Todos os dias pelo menos três crianças ou adolescentes fogem de casa e tornam-se vulneráveis a diversas formas de violência nas ruas de Goiânia. Estes são números notificados à Delegacia de Proteção à Criança e ao Adolescente (DPCA), conforme a delegada Marcela Orçai. Apesar da estatística revelar uma diminuição dos casos de exploração sexual de crianças e adolescentes em 2020 em comparação com 2019, a titular da DPCA não comemora. “Sabemos e estamos muito preocupados com isso, porque sabemos que há uma subnotificação dos casos por causa da pandemia”. Estima-se que no Brasil apenas 10% dos casos de abuso e exploração sexual de crianças e adolescentes sejam notificados. O Brasil ocupa o 2º lugar neste ranking. “Eu não encaro com felicidade a redução dos números. Temos provas da subnoticação por conta do fechamento das escolas”.
É que na escola, assim como nos serviços de atenção básica de saúde, que muitas vezes a violência é descoberta e denunciada e a vítima atendida por uma rede de proteção formada por serviços da área da educação, saúde, assistência social e segurança pública, responsáveis por articular ações para garantir os direitos da criança e do adolescente.
Estrutura
Outra preocupação da delegada Marcela Orçai é com a estrutura da DPCA. “Não temos estrutura necessária para apurar todas as denúncias que chegam. Nossa demanda hoje é principalmente estrutural”. É neste cenário que ela lembra do desaparecimento de pelo menos 3 menores por dia na capital. É preciso apurar cada caso. A maioria é fuga do lar por diversos motivos. O principal é a violência. E para fugir da violência em casa, a criança ou o adolescente coloca-se em risco nas ruas. Todo caso é urgente. “Fica sujeito a todos os crimes que podem ocorrer nas ruas. Então, por exemplo, uma menina de 16 anos foge de casa não vamos investigar? Vamos sim. É preciso. Ela pode ser submetida a prostituição, a qualquer crime de exploração sexual nas ruas”.

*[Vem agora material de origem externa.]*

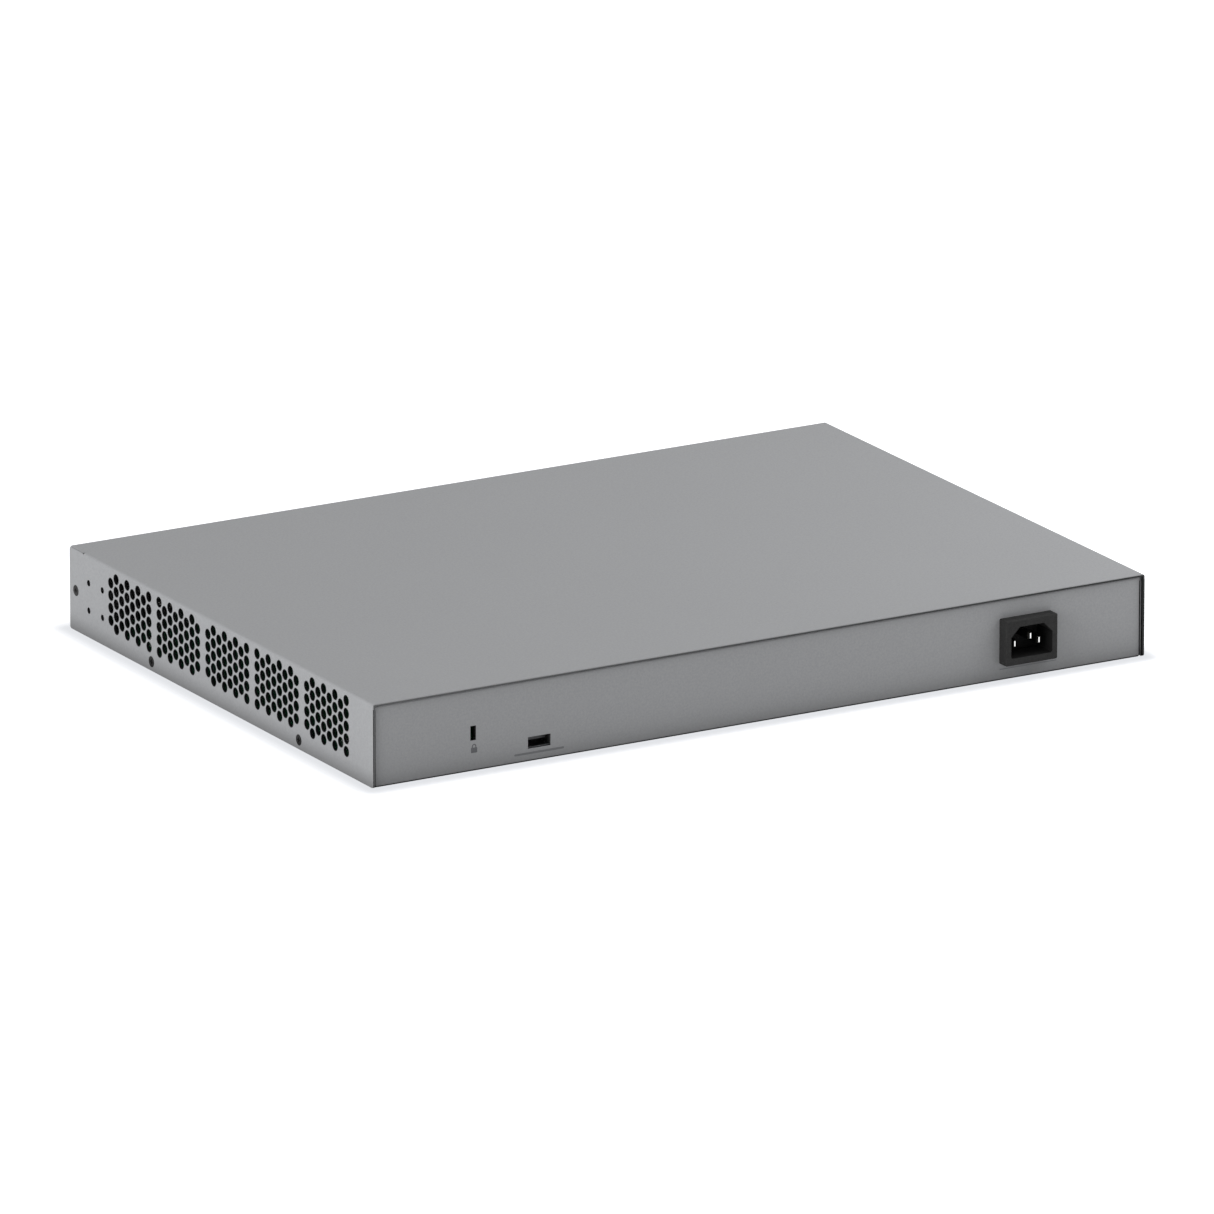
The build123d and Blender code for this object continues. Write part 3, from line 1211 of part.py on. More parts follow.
# ---- Build ----
def main():
    os.makedirs("parts", exist_ok=True)
    save("top_cover", make_cover())
    save("base_pan", make_base())
    save("front_panel", make_front_panel())
    save("front_bezel", make_bezel())
    save("cover_screws", *make_cover_screws())
    under_screw = FROM_BELOW * flat_screw(UNDER_HEAD)
    save("underside_screws", *[Pos(x, y, 0) * under_screw for x, y in under_fixings()])
    save("lock_plate", make_lock_plate())
    save("board_standoffs", *make_standoffs())
    save("board_screws", *[Pos(x, y, BOARD_TOP) * pan_screw(BOARD_SCREW) for x, y in board_fixings()])
    save("main_board", make_main_board())
    save("supply_board", make_supply_board())
    save("supply_insulator", make_insulator())

    for side, middle in JACK_BLOCKS.items():
        save(f"jack_housing_{side}", make_jack_housing(middle))
        save(f"jack_shield_{side}", make_jack_shield(middle))
    save("jack_contacts", *[wire for middle in JACK_BLOCKS.values() for wire in make_contacts(middle)])
    save("jack_lenses", *make_lenses())
    save("transceiver_cage", make_cage())
    save("transceiver_sockets", *make_cage_sockets())

    save("light_pipe", make_light_pipe())
    save("status_lamps", *make_lamps())
    mode_back = switch_front(MODE_TRAVEL) - NOSE_GAP
    reset_back = switch_front(RESET_TRAVEL) - NOSE_GAP
    reset_tip = BEZEL_Y + BEZEL_THICK - RESET_WELL + SHEET_GAP
    save("mode_button", make_button(MODE_X, MODE_RADIUS, BEZEL_Y - MODE_PROUD, mode_back))
    save("reset_button", make_button(RESET_X, RESET_PLUNGER, reset_tip, reset_back))
    save("control_switches", make_switch(MODE_X, MODE_TRAVEL), make_switch(RESET_X, RESET_TRAVEL))

    save("usb_shell", make_usb_shell())
    save("usb_insert", make_usb_insert())
    save("inlet_housing", make_inlet())
    save("inlet_pins", *make_pins())
    save("inlet_boots", *make_boots())
    save("live_leads", *make_live_leads())
    save("earth_lead", make_earth_lead())
    save("earth_lug", make_earth_lug())
    save("earth_stud", make_earth_stud())

    save("supply_sockets", *make_supply_sockets())
    save("supply_harness", *make_harness())
    save("transformer_core", make_transformer_core())
    save("transformer_coil", make_transformer_coil())
    cans = [can(x, y, BULK_CAP) for x, y in BULK_CAPS] + [can(x, y, OUT_CAP) for x, y in OUT_CAPS]
    save("supply_capacitors", *cans)
    save("supply_heat_bars", *[standing(x, SINK_BAR_Y, SINK_BAR) for x in SINK_BARS])
    save("power_transistors", *make_transistors())
    save("mains_choke", *make_choke())
    save("mains_fuse", make_fuse())

    chips = [standing(*SWITCH_CHIP, SWITCH_CHIP_SIZE), standing(*CPU_PLACE, CPU_SIZE)]
    chips += [standing(x, y, MEMORY_SIZE) for x, y in MEMORY_PLACES]
    save("main_chips", *chips)
    save("port_chips", *[standing(x, y, PHY_SIZE) for x, y in PHY_PLACES])
    large = fins(*SWITCH_CHIP, SWITCH_SINK, SWITCH_FINS, BOARD_TOP + SWITCH_CHIP_SIZE[2], FIN_BASE[0])
    small = [fins(x, y, PHY_SINK, PHY_FINS, BOARD_TOP + PHY_SIZE[2], FIN_BASE[1]) for x, y in PHY_PLACES]
    save("switch_heatsink", large)
    save("port_heatsinks", *small)
    save("board_capacitors", *make_board_cans())
    save("board_coils", *make_board_coils())
    save("board_sockets", *make_board_sockets())

    save("fan_bracket", make_fan_bracket())
    frame = make_fan_frame()
    rotor = make_fan_rotor()
    core = make_fan_core()
    for number, y in enumerate(FAN_YS, 1):
        save(f"fan_frame_{number}", on_side(frame, y))
        save(f"fan_rotor_{number}", on_side(rotor, y))
    save("fan_cores", *[on_side(core, y) for y in FAN_YS])
    save("fan_screws", *make_fan_screws())
    save("fan_leads", *make_fan_leads())


main()
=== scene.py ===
import math

import bpy
import numpy as np
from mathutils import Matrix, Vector


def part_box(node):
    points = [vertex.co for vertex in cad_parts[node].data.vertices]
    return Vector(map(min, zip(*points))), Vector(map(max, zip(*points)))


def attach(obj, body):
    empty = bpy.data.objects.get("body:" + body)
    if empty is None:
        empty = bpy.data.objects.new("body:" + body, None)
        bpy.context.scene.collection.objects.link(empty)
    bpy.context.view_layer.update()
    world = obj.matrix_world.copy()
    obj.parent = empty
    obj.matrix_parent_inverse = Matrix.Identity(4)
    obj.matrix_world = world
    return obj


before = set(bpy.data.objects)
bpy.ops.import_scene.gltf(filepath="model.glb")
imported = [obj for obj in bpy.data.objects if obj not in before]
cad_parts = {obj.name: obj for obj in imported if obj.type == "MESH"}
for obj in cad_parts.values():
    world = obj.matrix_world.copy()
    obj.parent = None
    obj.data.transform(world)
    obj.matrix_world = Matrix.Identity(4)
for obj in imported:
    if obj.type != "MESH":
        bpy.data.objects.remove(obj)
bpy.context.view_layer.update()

millimetre = 0.001
plasticIor = 1.5                  # plastics, paint, ink, resin and glass alike
noiseSpread = {1: 0.3, 2: 0.7}    # a map range's lowest and highest value in, for those of a noise
fineNoise = {"Detail": 3.0, "Roughness": 0.6}    # for the noises that draw a grain or a mottle
print("stage: frame loaded", len(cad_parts), "nodes")


def linear(hexColour):
    # sRGB hex to linear red, green, blue and alpha
    parts = [int(hexColour[i:i + 2], 16) / 255 for i in (1, 3, 5)]
    return [c / 12.92 if c <= 0.04045 else ((c + 0.055) / 1.055) ** 2.4 for c in parts] + [1.0]


def addNode(tree, kind, settings=None, links=None):
    # One node. Each setting goes on the node or on an input, and each link feeds an input. A number
    # is an input's place: 6 and 7 are the two colours of a mix, and a map range turns 1 and 2 into
    # 3 and 4. "stops" are a ramp's two (position, hex colour) pairs. Any hex colour is made linear.
    node = tree.nodes.new(kind)
    for key, value in (settings or {}).items():
        if key == "stops":
            ramp = node.color_ramp.elements
            for element, (position, colour) in zip(ramp, value):
                element.position, element.color = position, linear(colour)
            continue
        if isinstance(value, str) and value.startswith("#"):
            value = linear(value)
        if isinstance(key, str) and hasattr(node, key):
            setattr(node, key, value)
        else:
            node.inputs[key].default_value = value
    for key, source in (links or {}).items():
        tree.links.new(source, node.inputs[key])
    return node


def emptyMaterial(name):
    # a material with nothing in its tree but the object's own coordinates, which are in metres
    material = bpy.data.materials.new(name)
    material.use_nodes = True
    material.node_tree.nodes.clear()
    place = addNode(material.node_tree, "ShaderNodeTexCoord").outputs["Object"]
    return material, material.node_tree, place


def perMillimetre(size):
    # texture scale that makes features about this many millimetres across
    return 1.0 / (size * millimetre)


def dress(material, *nodes):
    # gives CAD nodes a better material through their objects' own slots
    for node in nodes:
        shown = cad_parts[node]
        if not shown.material_slots:
            shown.data.materials.append(material)
        for slot in shown.material_slots:
            slot.link = "OBJECT"
            slot.material = material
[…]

Ex-titular da DPCA, a deputada estadual delegada Adriana Accorsi (PT) promoveu audiência pública por ocasião do Dia Nacional de Combate a Exploração Sexual de Crianças e Adolescentes, dia 18 de maio, e disse que irá apresentar emenda para destinar recursos para melhorar a estrutura da delegacia. Para tal, solicitou que Marcela Orçai faça e encaminhe um estudo do que é necessário melhorar na estrutura da DPCA.

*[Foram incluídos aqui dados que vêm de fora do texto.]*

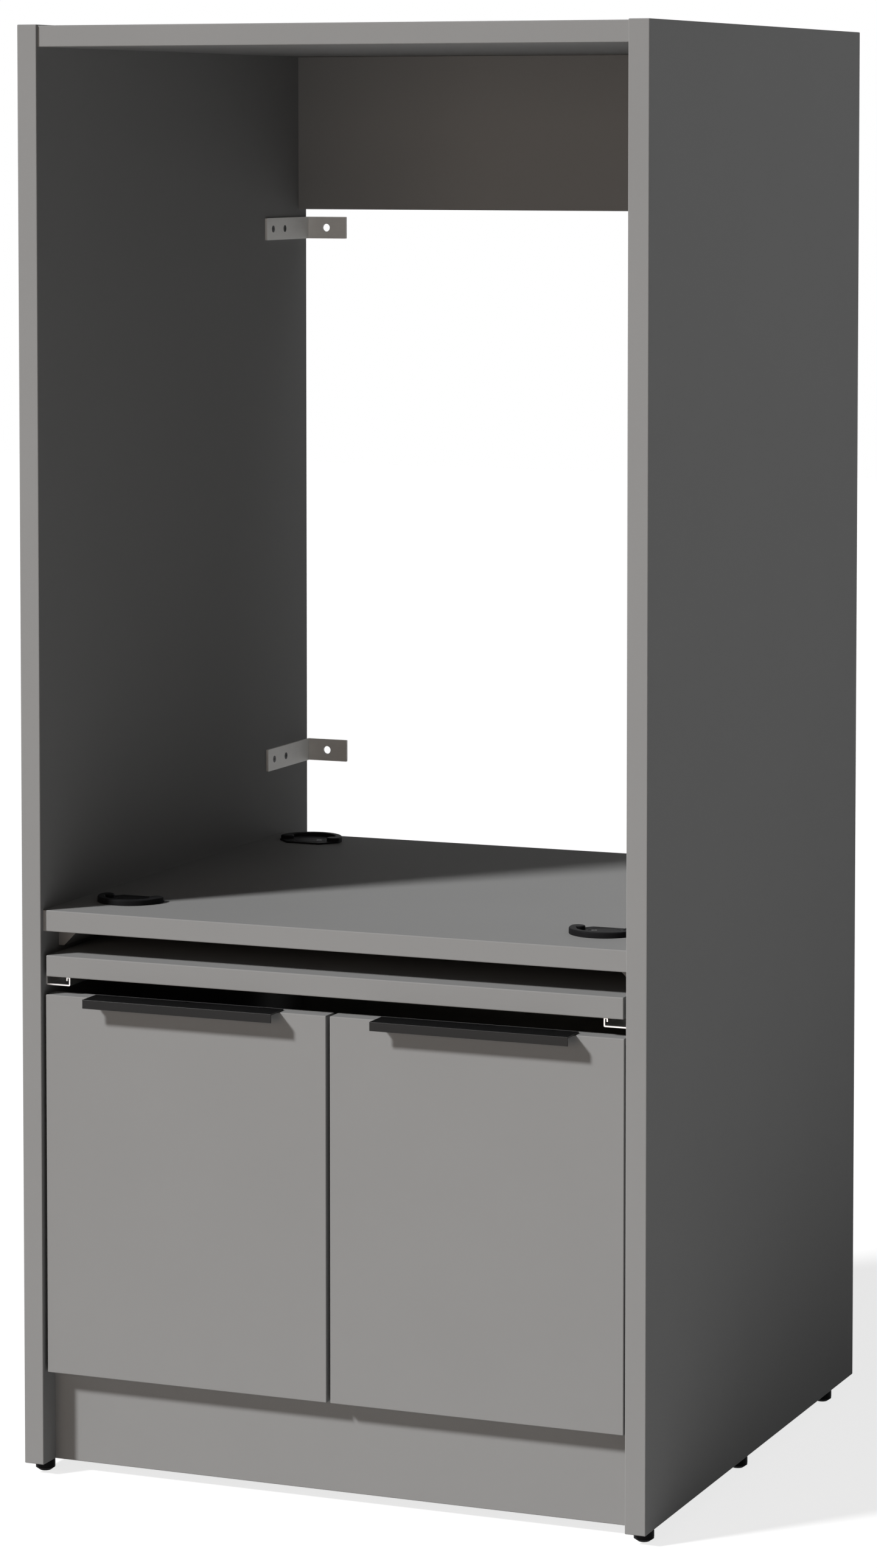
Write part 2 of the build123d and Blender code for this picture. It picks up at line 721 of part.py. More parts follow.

A falta de estrutura para o atendimento adequado às vítimas de violência na infância e na adolescência não é exclusiva da delegacia especializada. É o que revela Bruna Xavier, da Defensoria Pública, que também faz parte da rede de proteção. Segundo ela, os seis Conselhos Tutelares de Goiânia são precários. “Nenhum tem ar condicionado, o mobiliário é bem precário”, lembra. Além disso, faltam carros para que os conselheiros possam averiguar todas as denúncias que chegam.
Goiânia esquizofrênica
Além de não ter instalações físicas adequadas no atendimento às crianças e adolescentes vítimas de violência, muito se avançou neste sentido com a criação de salas especiais separadas para o atendimento e acolhimento a este público em hospitais e demais serviços de atendimento formados pela rede de proteção para evitar a revitimização de quem já sofreu a violência.

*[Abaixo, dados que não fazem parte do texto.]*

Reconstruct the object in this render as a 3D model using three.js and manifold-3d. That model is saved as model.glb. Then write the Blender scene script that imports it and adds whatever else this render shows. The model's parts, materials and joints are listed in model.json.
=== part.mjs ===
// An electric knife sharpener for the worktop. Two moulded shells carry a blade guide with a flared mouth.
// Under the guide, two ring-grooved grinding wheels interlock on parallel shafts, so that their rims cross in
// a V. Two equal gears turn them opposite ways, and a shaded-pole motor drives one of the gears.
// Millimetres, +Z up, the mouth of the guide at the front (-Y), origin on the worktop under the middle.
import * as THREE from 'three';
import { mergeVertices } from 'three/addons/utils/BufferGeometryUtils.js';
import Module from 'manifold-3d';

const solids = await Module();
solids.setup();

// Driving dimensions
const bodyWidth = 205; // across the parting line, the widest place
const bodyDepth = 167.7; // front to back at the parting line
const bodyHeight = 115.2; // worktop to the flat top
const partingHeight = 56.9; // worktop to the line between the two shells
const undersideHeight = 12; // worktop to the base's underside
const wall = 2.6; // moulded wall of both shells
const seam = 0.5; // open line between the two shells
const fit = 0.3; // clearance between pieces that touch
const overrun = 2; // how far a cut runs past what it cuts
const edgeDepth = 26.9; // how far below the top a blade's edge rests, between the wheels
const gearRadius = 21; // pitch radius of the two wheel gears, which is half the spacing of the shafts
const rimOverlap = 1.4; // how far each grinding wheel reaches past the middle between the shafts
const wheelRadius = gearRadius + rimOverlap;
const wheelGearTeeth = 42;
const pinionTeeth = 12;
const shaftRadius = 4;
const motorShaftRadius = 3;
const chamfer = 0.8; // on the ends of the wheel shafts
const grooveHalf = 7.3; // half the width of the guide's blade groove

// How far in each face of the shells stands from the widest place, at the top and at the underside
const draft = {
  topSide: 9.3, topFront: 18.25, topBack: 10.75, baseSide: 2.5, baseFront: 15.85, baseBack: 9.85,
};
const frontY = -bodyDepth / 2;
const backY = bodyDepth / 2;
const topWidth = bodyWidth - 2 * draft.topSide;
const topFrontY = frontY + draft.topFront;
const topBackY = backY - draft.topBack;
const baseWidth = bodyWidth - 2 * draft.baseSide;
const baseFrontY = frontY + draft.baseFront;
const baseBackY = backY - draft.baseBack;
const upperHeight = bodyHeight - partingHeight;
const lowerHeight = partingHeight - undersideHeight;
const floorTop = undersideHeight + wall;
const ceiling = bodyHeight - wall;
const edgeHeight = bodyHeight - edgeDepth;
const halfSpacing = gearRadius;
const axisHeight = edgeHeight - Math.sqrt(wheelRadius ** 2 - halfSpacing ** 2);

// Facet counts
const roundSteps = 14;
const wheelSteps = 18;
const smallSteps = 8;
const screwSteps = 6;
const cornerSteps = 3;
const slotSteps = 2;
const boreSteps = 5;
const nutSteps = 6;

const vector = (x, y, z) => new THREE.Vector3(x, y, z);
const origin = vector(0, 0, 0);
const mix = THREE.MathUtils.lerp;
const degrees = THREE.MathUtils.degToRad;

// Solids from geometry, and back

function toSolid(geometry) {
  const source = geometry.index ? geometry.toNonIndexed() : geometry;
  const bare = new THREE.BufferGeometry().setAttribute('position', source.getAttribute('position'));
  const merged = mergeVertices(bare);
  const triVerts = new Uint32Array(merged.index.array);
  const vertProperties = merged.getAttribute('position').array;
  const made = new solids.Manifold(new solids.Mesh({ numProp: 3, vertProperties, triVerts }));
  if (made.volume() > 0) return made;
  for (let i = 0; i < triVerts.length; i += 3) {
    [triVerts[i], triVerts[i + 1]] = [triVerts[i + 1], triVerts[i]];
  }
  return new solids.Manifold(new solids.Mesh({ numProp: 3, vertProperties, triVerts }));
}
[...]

Apesar do avanço, a otimização no atendimento e acolhimento às vítimas seria possível com a unificação dos serviços de atendimento às crianças e adolescentes nesta situação. Para a coordenadora da Rede de Proteção, Railda Gonçalves Martins, Goiânia está dividida esquizofrenicamente. São seis regionais da Rede: Sul, Oeste, Leste, Sudoeste, Norte, Nordeste e Campinas. Na área da educação são cinco regiões na capital. Seis Conselhos Tutelares. “A assistência social é dividida, mas não oficialmente. O ideal seria que todos os serviços fossem divididos no mesmo número de áreas de atuação”.
Segundo ela, é preciso entender o território, compreender como é que funcionam os serviços daquela região para poder levar atendimento necessário à criança e ao adolescente, acompanhando com dados precisos os casos. Isso não ocorre hoje, apesar os profissionais altamente responsáveis. É que nem sempre, por falta da uniformidade nesta coleta de dados, as informações chegam a tempo para que a rede possa agir. “A gente (os atores que formam a rede) precisa nos organizar para que as regionais dos serviços consigam se articular e fazer um atendimento melhor.
Como denunciar
Em caso suspeito de crimes de violência ou abuso sexual contra crianças e adolescentes, a pessoa pode denunciar pelo Disque 100 ou ainda para a PM (190), Polícia Rodoviária Federal (191) ou ainda para a Polícia Civil, pelo 197.